Dear jsmes I've been ordered ELS through ebay.... Like to know how to set with my own Lathe Machine... Can you please help me out to install the software....?
Must be a pretty fancy transformer if you're able to drive a motor with it... Seems way cheaper to just add the neutral on the plug. That's what I did when I tried my 1960s lathe.
I meant you should have tossed a neutral in the run when you put it in. Would have been heaps cheaper than a transformer, extra deep nema box, and the time. But I do enjoy watching you methodically workout this kinda stuff. And I found the VFD vids especially helpful so thanks!
For me, that would not be a joke. It would be funny because it's true. And also because it's an conscious choice, not an impulse. Nowadays, at least. Or so I tell myself...
I am not sure that I have ever run a neutral for 240 split phase that I did not eventually use. Watching you use that crimper raised the hair on the back of my neck. It looks like it would crimp a finger just fine. Despite being disallowed in many applications, I would tin the stranded wire. For permanent installations, I sometimes use a soldered wire-nut connection.
Definitely don't tin the wire before crimping. The crimp terminal is designed to compress and retain stranded wire. If you tin first, the solder will slowly flow over time and the crimp will become loose. When this happens, the joint will heat, softening the solder further, until it fails catastrophically. I've had it happen on a 3D printer. The other problem is that soldered connections do not handle vibration well. The solder ends at some point in the wire, and all of the stress gets concentrated there. Over time, the wires crack and break. This is why you don't see solder terminals in automotive applications.

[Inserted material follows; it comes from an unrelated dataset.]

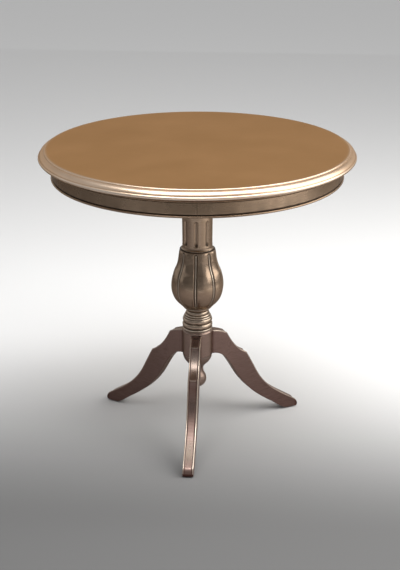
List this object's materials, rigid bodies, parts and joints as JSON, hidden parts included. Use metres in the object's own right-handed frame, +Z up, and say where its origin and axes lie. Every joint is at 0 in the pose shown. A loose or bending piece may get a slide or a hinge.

@@Clough42 , True, but the question remains, did you ask a certified electrician? Not a suggestion that anything was wrong, or needed NEC certification.
@@BruceNitroxpro So Bruce, only "qualified experts" can do things right. The rest of us are just ignorant fools, that don't recognize the need/brilliance of "qualified experts". I bet you like Anthony Fauci.
Transformers high primary/feed sides are identified with the letter X, & the low secondary/load sides are identified by the letter Y. Not sure how you did this. Also: The primary side would have 240V (twice the voltage ... by a SERIES connected across the entire winding. Then the secondary would be stepped down (in half) to 110V by tapping the middle of the winding ... which serves as the neutral to both short 110V windings. You some how made it work by placing the neutral connection to the hot side of just 1 of the secondary windings !!! 🤔
I think you're confused because you're assuming this is a 120/240 to 120/240 transformer. It's a 240/480 to 120/240, so both primaries are connected in parallel (240V), and both secondaries are connected in parallel (120V). I showed the jumpers installed directly on the terminals at around 7:58.